River Ridge is a 2012 dramatic web series created by Tyler Ford and co-produced by Ford and lead actress Signy Coleman. The series was described as "the interwoven kaleidoscope of the residents of a small east coast town and their familiar and relatable circumstances." The series was announced in 2010, repeatedly delayed, released in January 2012 and lasted for six episodes of 11 minutes each.

==Synopsis==
The series features dramatic, real-life stories such as strained familial relationships, young love, prejudice, economic hardships, and mental illness. The goal of River Ridge, Ford explains, was to "create a patchwork of interconnected stories."

==Cast and characters==
- Signy Coleman as Sharon Reeves: A devoted mother, daughter, sister, and friend, who is forced to confront the history of dysfunction that she shares with her distant sister, Kimberly.
- Matthew Daniell as Nicholas 'Shaw' Shaw: Referred to simply as “Shaw”, he is a star athlete struggling to define his identity.
- Danielle DiLorenzo as Kenzie Collins: An independent, tough New York City native who abandons her dreams for love, only to find her new life suffocating and empty.
- Mark Doherty as Silas Carter: A blue-collar, tough foreman of a construction company, who wears his heart on his sleeve.
- Beth Ehlers as Coryn Foster: The economically plagued mother of Wyatt, battling childhood trauma and the unraveling effects of mental illness.
- Seth Ford as Wyatt Foster: A rebellious teenager, coping with the repercussions and negative effects of his mother's mental state.
- Christina Jackson as Reese Bradley: An intelligent, hard working high school senior focused on her academic aspirations.
- Matt McAbee as Avery Reeves: A gifted baseball player navigating scholastic pressures, and the intolerance of an unexpected blossoming relationship.
- Isabella Nolan as Ruby Jensen: The resilient daughter of damaged parents.
- Julie Pinson as Kimberly Reeves: The sister of Sharon and a musician who abandoned her roots to pursue her dreams. The journey of a dreamer however is not without sacrifice and her return to River Ridge begins a quest for resolve.
- Jon Prescott as Brad Rylan: The prodigal son of a wealthy family, whose disintegrating romantic relationship throws him on a path of self-discovery forcing him to re-evaluate his purpose and destiny.
- Shannon Sturges as Blythe Jensen: The innately nurturing and compassionate high school guidance counselor, trying to balance the weight of her work with newly found romance.
- Carrie Watt as Emily 'Emme' Foster: A free spirited teenager filled with intense passion to capture the beauty of the world through her art, which is also used as an escape from her unstable family environment.

==Production==
In a July 2010 interview, co-producer and lead actress Signy Coleman revealed the “impending” production of River Ridge.
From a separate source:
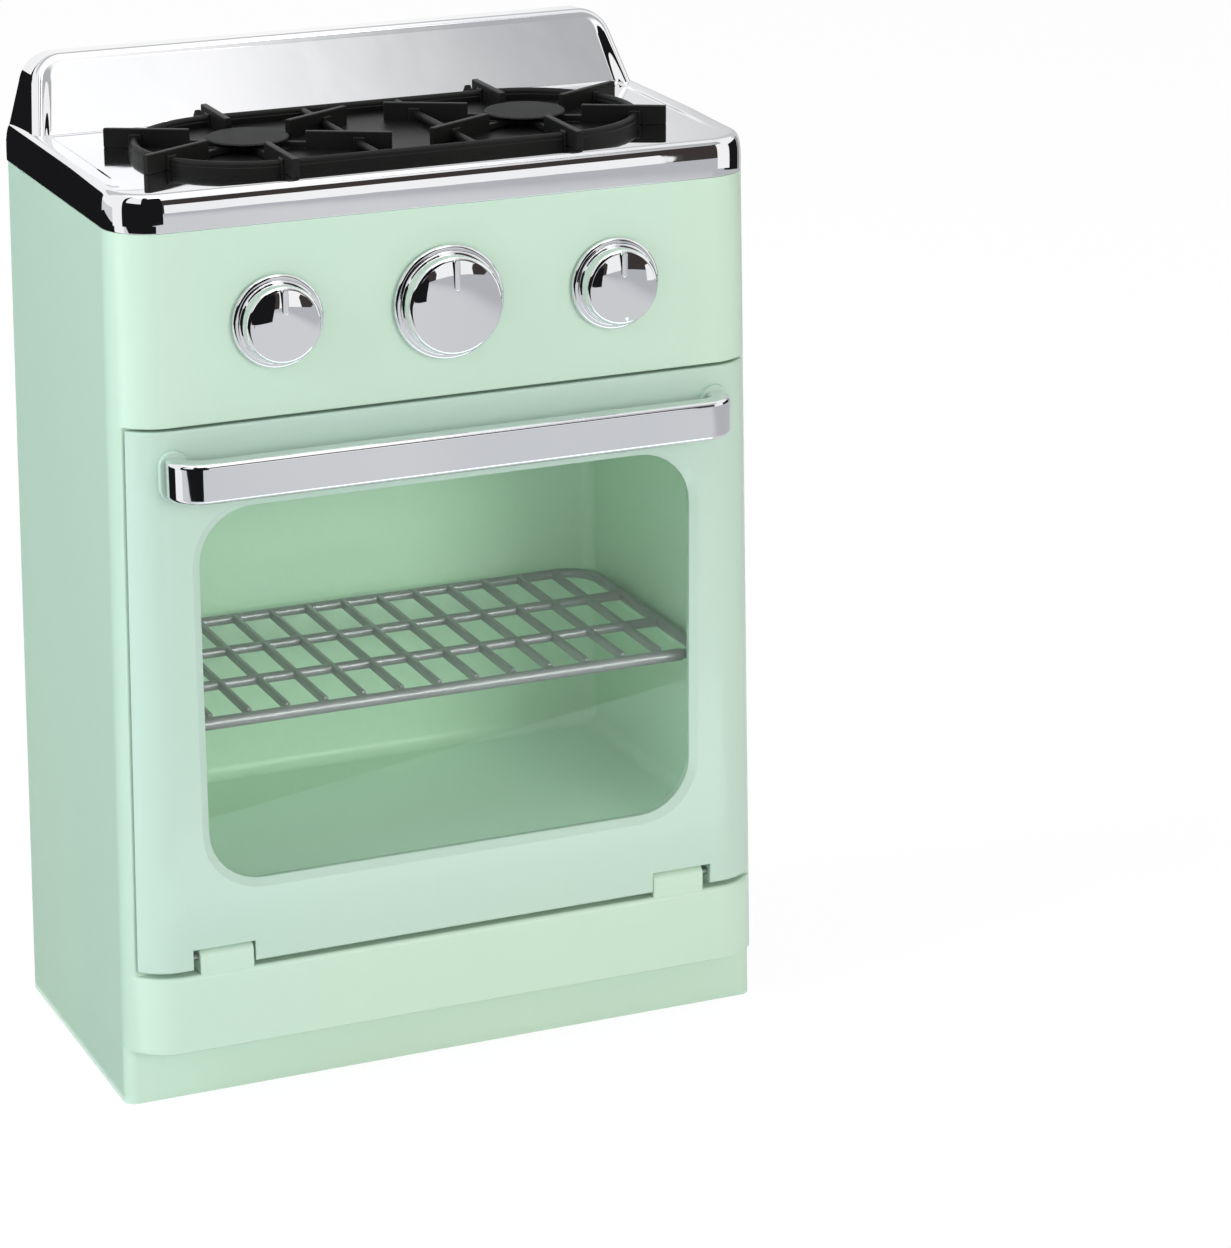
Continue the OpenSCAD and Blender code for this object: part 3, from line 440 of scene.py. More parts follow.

Nearly a year later, in May 2011, production had only resulted in a trailer. At that time, co-producer Tyler Ford stated that in many ways River Ridge was inspired by his own experiences growing up in New Castle, Delaware.

The first episode, which ran 17 minutes, was posted to the web in January 2012, followed in consecutive weeks by five more 11 minute episodes. Production ended, and the series did not return after February 2012.

===Setting===
River Ridge is set in the fictional east coast town of River Ridge and is filmed on location in the historical town of New Castle, Delaware.

==Episodes==

| No. | Title | Original release date |
| 1 | "The Commons" | January 13, 2012 |
The introduction to the residents of a small east coast town and their familiar and relatable circumstances are explored.
| 2 | "Tell My Stories To The One's I Love, Hide My Fears From Those I Don't" | January 20, 2012 |
A confrontational brunch with Brad's mother leaves Kenzie hysterically distraught. Meanwhile, Coryn reluctantly meets with Blythe, regarding Emme’s academic future. Elsewhere, Kimberly surprises Avery at the baseball field, which leads to a conversation of confessions.
| 3 | "Surrender, Confess, Make Amends, Call It A Night" | January 27, 2012 |
Emotional baggage begins to strain Silas and Blythe's relationship. A quiet dinner shared between Sharon and Kimberly quickly turns volatile.
| 4 | "Both Sides Of The Gun" | February 3, 2012 |
Kenzie resorts to drastic measures to express her feelings to Brad. Meanwhile, Coryn's depths of despair unintentionally are unleashed upon "Emme". Reese has an unexpected visitor. Elsewhere, Avery pushes Sharon to her limit, and the consequences shatter the lives of many.
| 5 | "Irreparable" | February 10, 2012 |
Unsaid words finally reach the surface, as Kimberly and Sharon exchange bitter truths. Avery and Reese’s blossoming relationship is challenged. Silas is pulled into a complicated situation.
| 6 | "Backwards Walk" | February 17, 2012 |
Left with no options, Coryn unearths her traumatic past with hope for resolve. Brad and Kenzie reach a crossroads. Outside forces complicate Silas' and Blythe's existence. One person leaves River Ridge behind, while another person's life hangs in the balance.